The Minister of State for International Cooperation of Qatar, H.E. Ms. Lolwah Rashid Al-Khater, said: “We are deeply concerned about the worsening humanitarian crisis in Sudan. The urgency of this situation cannot be overstated. It is imperative that the international community increases its efforts immediately to provide vital assistance and support to the Sudanese people, including the displaced and the refugees across the neighbouring countries. We call for the immediate cessation of fighting, and for all political forces to engage in dialogue and peaceful means to resolve the conflict. The State of Qatar supports the ongoing regional and international efforts aimed at ending the conflict and stabilizing Sudan.”
The Minister of Foreign Affairs of Saudi Arabia, His Highness Prince Faisal Bin Farhan Al Saud, said: “The Kingdom will continue to stand with the people of Sudan in the hardships they face. We hope this meeting will succeed in generating the support needed for our collective humanitarian response. We also stress the importance of abiding by the Jeddah Declaration, including the protection of humanitarian personnel, assets, supplies and other facilities, and guaranteeing the security of corridors for transport and areas for storage and distribution. We also look forward to the current conflict reaching a sustainable political solution, which ushers in a more peaceful and prosperous future for the people of Sudan; we maintain our commitment to support that process.”
The Supervisor General of Saudi Arabia’s King Salman Humanitarian Aid and Relief Centre, Dr. Abdullah Al Rabeeah, said: “Finding solutions for the humanitarian crisis in Sudan includes securing full and safe access for aid and workers, increasing international funding, and supporting sustainable peace initiatives. Millions of refugees and IDPs are in need of urgent emergency assistance in Sudan and in neighbouring countries, and host countries also need our support to care for the influx of those fleeing from the violence. With every day that passes, more and more people are at risk, but working together, we can make a positive difference in the lives of Sudan’s most vulnerable. It is our shared responsibility to do everything we can to alleviate suffering and work towards peace and stability in Sudan.”

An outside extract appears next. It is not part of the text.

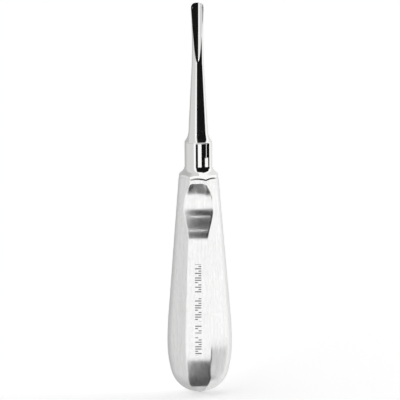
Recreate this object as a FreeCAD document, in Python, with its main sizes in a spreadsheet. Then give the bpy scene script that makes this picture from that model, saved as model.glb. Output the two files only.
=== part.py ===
import FreeCAD, Part
import math
import os
import Sketcher

# A straight dental elevator. A forged gouge, shank and tang is held by a flared ferrule in a hollow
# handle, which is welded up from two pressed half shells. The handle is eight-sided and pear-shaped.
# The tool stands along +Z with its blade up. The origin is the lowest point of the nub on the butt,
# and the thumb saddle and the blade's groove face -Y.

# The driving dimensions, in millimetres or degrees. Every height is measured from the butt's nub.
SIZES = [
    ("overall_length", 150.0, "nub to blade tip"),
    ("belly_half_width", 12.4, "axis to flat, at the widest place of the handle"),
    ("belly_height", 19.5, "height of the widest place"),
    ("belly_radius", 130.0, "lengthwise curve of a flat above the widest place"),
    ("butt_radius", 11.4, "lengthwise curve of a flat over the butt"),
    ("butt_gap", 0.3, "height of the shells' lowest point"),
    ("pole_flat", 1.2, "half width of the flat under the plug"),
    ("taper_top_height", 88.0, "height where the flats' straight taper is measured"),
    ("taper_top_half_width", 7.25, "axis to flat at that height"),
    ("edge_factor", 1.055, "radius of the round that breaks the eight edges, over the flats' half width"),
    ("wall", 1.0, "thickness of the pressed shells"),
    ("seam_height", 83.2, "joint between the shells and the ferrule"),
    ("saddle_height", 71.3, "middle of the thumb saddle"),
    ("saddle_length", 19.6, "length of the thumb saddle"),
    ("saddle_depth", 1.85, "depth of the saddle below the front flat"),
    ("vent_radius", 1.5, "hole in the butt that the plug closes"),
    ("plug_gap", 0.04, "clearance round the plug"),
    ("plug_height", 1.7, "top of the plug inside the handle"),
    ("nub_radius", 0.7, "nub under the plug"),
    ("collar_radius", 5.3, "cylindrical neck of the ferrule and rim of the shoulder"),
    ("collar_foot_height", 87.9, "height where the neck starts to flare"),
    ("flare_radius", 3.2, "hollow curve of the flare"),
    ("foot_radius", 8.6, "round of the flare's foot, before the flats are ground on it"),
    ("spigot_radius", 5.5, "part of the ferrule inside the handle's mouth"),
    ("spigot_end_height", 66.0, "lower end of the spigot"),
    ("shoulder_height", 96.6, "top of the ferrule, where the shoulder sits"),
    ("shoulder_rim", 0.35, "height of the shoulder's cylindrical rim"),
    ("shank_base_radius", 3.75, "shank above its fillet"),
    ("shank_base_height", 100.8, "height where the fillet runs out"),
    ("blade_root_radius", 2.28, "shank where the groove starts"),
    ("blade_root_height", 127.3, "height where the groove starts"),
    ("blade_waist_radius", 2.16, "narrowest part of the blade"),
    ("blade_waist_height", 137.0, "height of the narrowest part"),
    ("blade_radius", 2.4, "half width of the blade near its tip"),
    ("blade_shoulder_height", 148.4, "height where the tip starts to round"),
    ("tip_flat", 0.8, "half width of the straight part of the tip"),
    ("groove_radius", 2.8, "hollow of the gouge"),
    ("groove_tip_offset", 0.75, "bottom of the groove behind the axis, at the tip"),
    ("relief_start_height", 131.0, "height where the back of the blade starts to thin"),
    ("relief_tip_offset", 1.3, "back of the blade behind the axis, at the tip"),
    ("tang_radius", 2.5, "tang inside the ferrule"),
    ("tang_end_height", 50.5, "lower end of the tang"),
    ("braze_gap", 0.05, "gap round the tang, filled by brazing"),
    ("pin_radius", 1.0, "cross pin"),
    ("pin_height", 74.0, "height of the cross pin"),
    ("pin_length", 10.4, "length of the cross pin"),
    ("pin_gap", 0.03, "clearance round the cross pin"),
    ("disc_height", 50.0, "underside of the support disc"),
    ("disc_thickness", 2.0, "rim of the support disc"),
    ("disc_radius", 9.0, "rim of the support disc"),
    ("hub_radius", 4.2, "hub of the support disc"),
    ("hub_length", 6.0, "hub of the support disc"),
]

REACH = 40.0          # longer than any cut through the handle is wide
FLAT_ANGLES = (0.0, 45.0, 90.0, 135.0)
Z_AXIS = FreeCAD.Vector(0, 0, 1)
X_AXIS = FreeCAD.Vector(1, 0, 0)
ROOT_POINT = (-1, 1)
VERTICAL_AXIS = -2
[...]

The Minister of Foreign Affairs of Egypt, H.E. Mr. Sameh Shoukry, said: “Sudan’s neighbouring countries should not bear the brunt of the crisis alone. Overburdening those countries and their public service provision capacities drives illegal migration. We need to uphold the principle of equitable sharing of burdens and responsibilities as the only solution towards alleviating the humanitarian burden and responding to the displacement crisis in an effective and sustainable manner.”
The EU Commissioner for Crisis Management, Janez Lenarčič, said: “The EU remains committed to providing humanitarian assistance and protection to those affected by the conflict in Sudan and those who have fled to neighbouring countries. However, for our assistance to be effective, we need safe, timely and unhindered access for humanitarian operations. This should be guaranteed by all parties to the conflict at all times, in accordance with humanitarian principles. The high-level event taking place today will highlight these crucial access issues, as well as remind belligerents of their obligations under international humanitarian and human rights law.”
The African Union Commissioner for Political Affairs, Peace, and Security, Bankole Adeoye, said: “The guns must fall silent through a political process for urgently needed lifesaving humanitarian assistance to reach those who need it in all parts of the country. The Sudanese people need peace from conflict and relief from want before it is too late.”